«Sono menzogne, tutto quello che dite sono menzogne». Ratko Mladic si è rivolto così ai giudici del Tribunale dell’Aia, mentre veniva condannato all’ergastolo per essere stato il responsabile del genocidio di Srebrenica durante la guerra civile in Bosnia ed Erzegovina (1995). La sentenza è arrivata al termine di un’udienza movimentata dagli attacchi verbali dell’imputato ai giudici e dalle insistenti richieste di sospensione dei lavori da parte dei suoi legali.

Tensione in aula – Non è stata una giornata tranquilla per i giudici dell’Aia, fin dall’arrivo in aula dell’ex generale serbo: sorriso in volto e pollice alzato, Mladic si è presentato così alla stampa come a ribadire la sua estraneità ai fatti contestati e comunque di non riconoscere la validità del processo. La lettura della sentenza è slittata di un’ora e mezza a causa delle continue interruzioni chieste dalla difesa: la prima per permettere all’ex generale di andare in bagno, la seconda per motivi di salute (pressione sanguigna troppo alta dell’imputato).

La sentenza – I giudici hanno respinto ogni tipo di richiesta e sono andati avanti. Mladic si è alzato in piedi, il braccio sinistro vicino all’orecchio per ascoltare la traduzione. Poi è partita l’accusa contro il presidente del tribunale.  «È tutto falso», ha urlato più volte. E più volte è stato richiamato all’ordine prima di essere espulso e accompagnato a seguire la diretta del processo dal televisore di una stanza attigua all’aula. Da lì, chuso tra quelle quattro mura, ha conosciuto il suo destino: carcere a vita.

Il genocidio di Srebrenica – Giacca scura, camicia bianca e cravatta rossa, Mladic ha ascoltato le atrocità evocate dal giudice Orie: dalle esecuzioni di massa alle torture di detenuti, alle deportazioni, agli stupri etnici. L’ex generale è stato riconosciuto colpevole di di 10 su 11 capi di accusa. Membro della Lega dei Comunisti, Mladic iniziò la sua carriera nell’Armata Popolare Jugoslava nel 1965. Durante le guerre civili seguite alla morte di Tito, ricoprì inizialmente l’incarico di alto ufficiale dell’esercito jugoslavo, poi di capo di stato maggiore delle forze armate dell’esercito della Repubblica Serba di Bosnia ed Erzegovina durante la guerra in Bosnia. L’11 luglio 1995 portò i suoi soldati nella zona protetta di Srebrenica, allora tutelata dalle truppe olandesi delle Nazioni Unite che si ritirarono senza opporre resistenza. La strage di profughi bosniaci che seguì ha provocato, secondo le accuse, più di 8mila vittime, anche se le famiglie delle persone uccise sostengono che i morti furono oltre 10mila.

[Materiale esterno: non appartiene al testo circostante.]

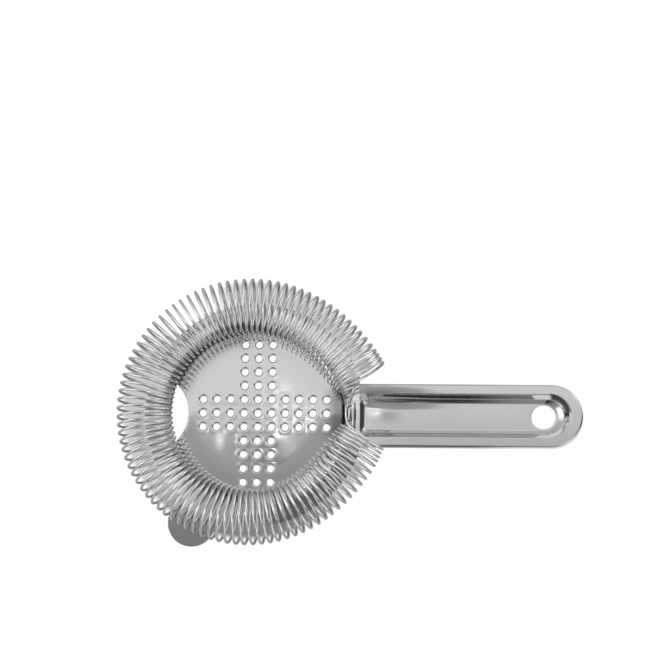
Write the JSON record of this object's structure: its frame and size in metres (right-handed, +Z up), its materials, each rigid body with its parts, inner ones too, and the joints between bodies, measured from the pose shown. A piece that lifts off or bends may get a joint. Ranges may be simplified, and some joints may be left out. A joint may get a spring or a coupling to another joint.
{
  "type": "hawthorne strainer",
  "caption": "Cocktail strainer: perforated round pressed plate with a crescent slot and a resting ear, channelled handle, and a coil spring bent round the pan that slides to close the gate.",
  "frame": {"origin": "middle of the strainer's length and width, on the plane it lies on with the spring side up", "axes": "+X from the head to the handle's round end, +Z up out of the side the coil spring sits on, +Y completes the right-handed set"},
  "size_m": [0.1541, 0.0886, 0.023],
  "materials": {
    "plate_steel": "polished stainless steel sheet",
    "handle_steel": "polished stainless steel sheet",
    "spring_steel": "bright drawn stainless steel wire"
  },
  "bodies": {
    "strainer": {"head_plate": "plate_steel", "handle": "handle_steel"},
    "spring": {"coil_spring": "spring_steel"}
  },
  "joints": [
    {"name": "gate_slide", "type": "slide", "parent": "strainer", "child": "spring", "axis": [1, 0, 0], "range_m": [0, 0.0022], "stiffness_N_per_m": 900, "deforming": ["coil_spring"]}
  ]
}
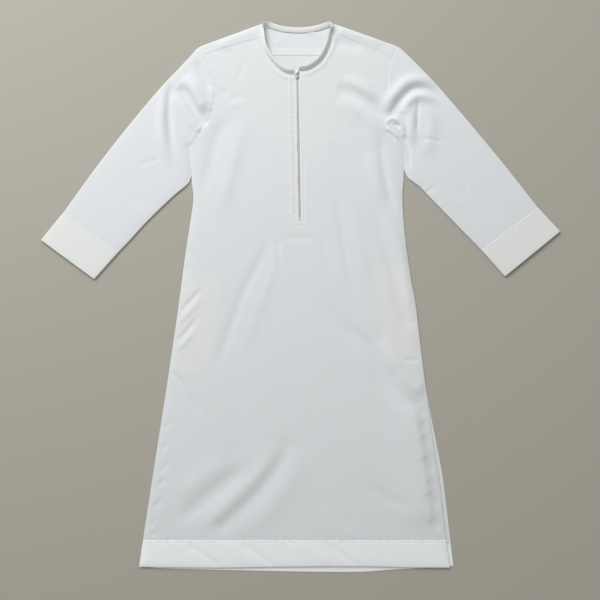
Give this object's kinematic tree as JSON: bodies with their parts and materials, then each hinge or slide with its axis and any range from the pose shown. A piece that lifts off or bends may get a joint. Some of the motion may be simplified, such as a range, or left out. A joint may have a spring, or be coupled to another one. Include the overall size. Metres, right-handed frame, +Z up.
{
  "type": "thobe robe",
  "caption": "Long white robe laid flat on its back, with a round neck, narrow standing neck band, short centre zip, long sleeves with deep cuffs, and a deep hem.",
  "frame": {"origin": "on the surface that the robe lies on, under the middle of the whole robe", "axes": "+Y runs from the hem to the neck, +X to the right as seen from above, +Z up from the surface"},
  "size_m": [1.2561, 1.3298, 0.0167],
  "materials": {
    "cloth": "smooth plain-woven polyester, white",
    "pocket_cloth": "plain-woven cotton, off-white",
    "zip_tape": "herringbone woven polyester tape, white",
    "zip_teeth": "silvered teeth",
    "zip_metal": "polished nickel plate on zinc"
  },
  "bodies": {
    "robe": {"front": "cloth", "back": "cloth", "yoke": "cloth", "sleeve_left": "cloth", "sleeve_right": "cloth", "cuff_left": "cloth", "cuff_right": "cloth", "hem_front": "cloth", "hem_back": "cloth", "neck_band": "cloth", "pocket_left": "pocket_cloth", "pocket_right": "pocket_cloth", "zip_tape_left": "zip_tape", "zip_tape_right": "zip_tape", "zip_chain": "zip_teeth", "zip_slider": "zip_metal"},
    "pull_tab": {"zip_pull": "zip_metal"}
  },
  "joints": [
    {"name": "pull_tab_hinge", "type": "hinge", "parent": "robe", "child": "pull_tab", "pos_m": [-0.00741, 0.5409, 0.0068], "axis": [-0.9999, -0.0165, 0], "range_deg": [0, 150]}
  ]
}
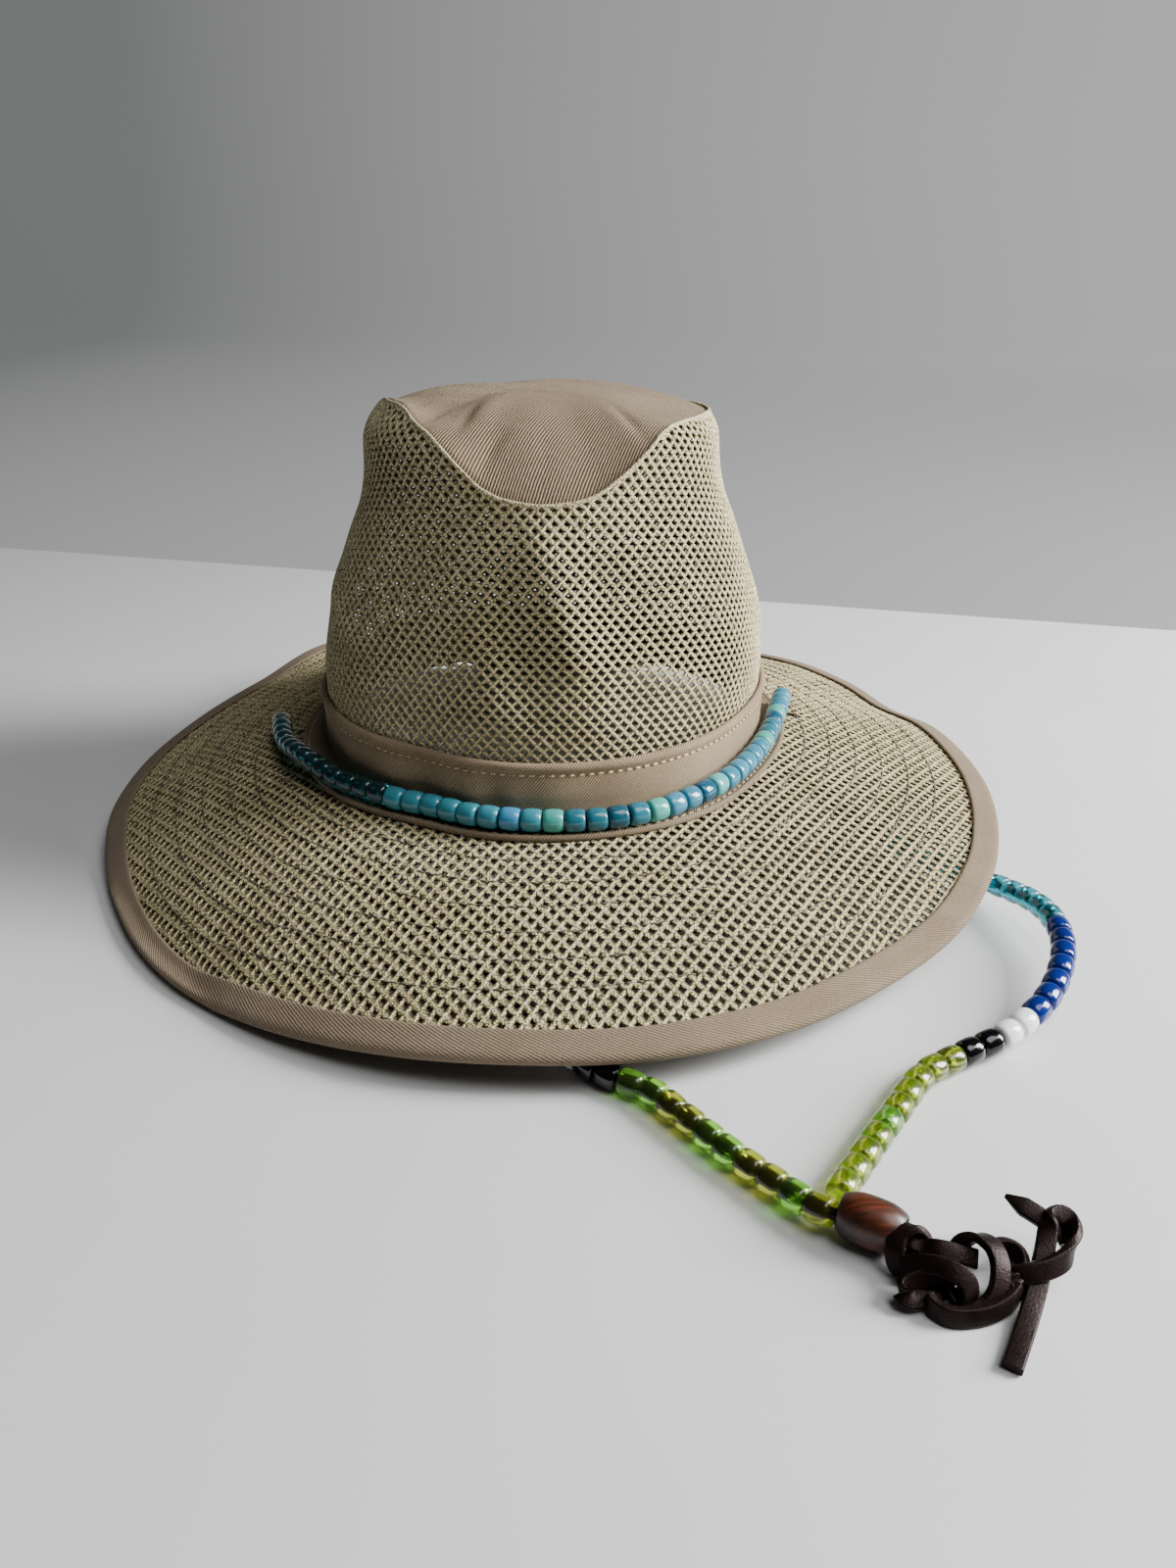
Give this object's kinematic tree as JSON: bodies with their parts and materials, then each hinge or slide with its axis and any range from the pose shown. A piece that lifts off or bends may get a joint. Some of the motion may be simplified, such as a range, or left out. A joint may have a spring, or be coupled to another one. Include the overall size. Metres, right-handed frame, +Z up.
{
  "type": "safari hat with beaded chin strap",
  "caption": "Net safari hat with twill top, band and bound brim, and a chin strap of blue, green, black and white beads with a wooden slide and knotted leather lace.",
  "frame": {"origin": "middle of the whole footprint, on the surface that the hat and its strap rest on", "axes": "+Z up, the hat faces -Y, +X is to the right of someone who looks at its front"},
  "size_m": [0.376, 0.4926, 0.182],
  "materials": {
    "net": "open knitted net",
    "twill": "cotton twill",
    "beads": "glossy, in many colours",
    "wood": "lacquered",
    "leather": "smooth dark lace"
  },
  "bodies": {
    "root": {"crown_net": "net", "crown_top": "twill", "crown_band": "twill", "brim_tape": "twill", "brim_net": "net", "brim_binding": "twill", "bead_string_right": "beads", "bead_string_left": "beads", "wood_slide": "wood", "lace_knot": "leather"}
  },
  "joints": []
}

La fine del “Macellaio di Bosnia” – La condanna arriva sei anni dopo la cattura: nel 2011, Mladic fu arrestato dopo anni di latitanza in patria dove è stato protetto da familiari e da ex commilitoni. Un anno fa anche Radovan Karadzic, ex militare e leader politico serbo-bosniaco, aveva avuto la stessa sorte di Mladic: accusato di genocidio e crimini contro l’umanità, fu condannato a 40 anni per il massacro di Srebrenica.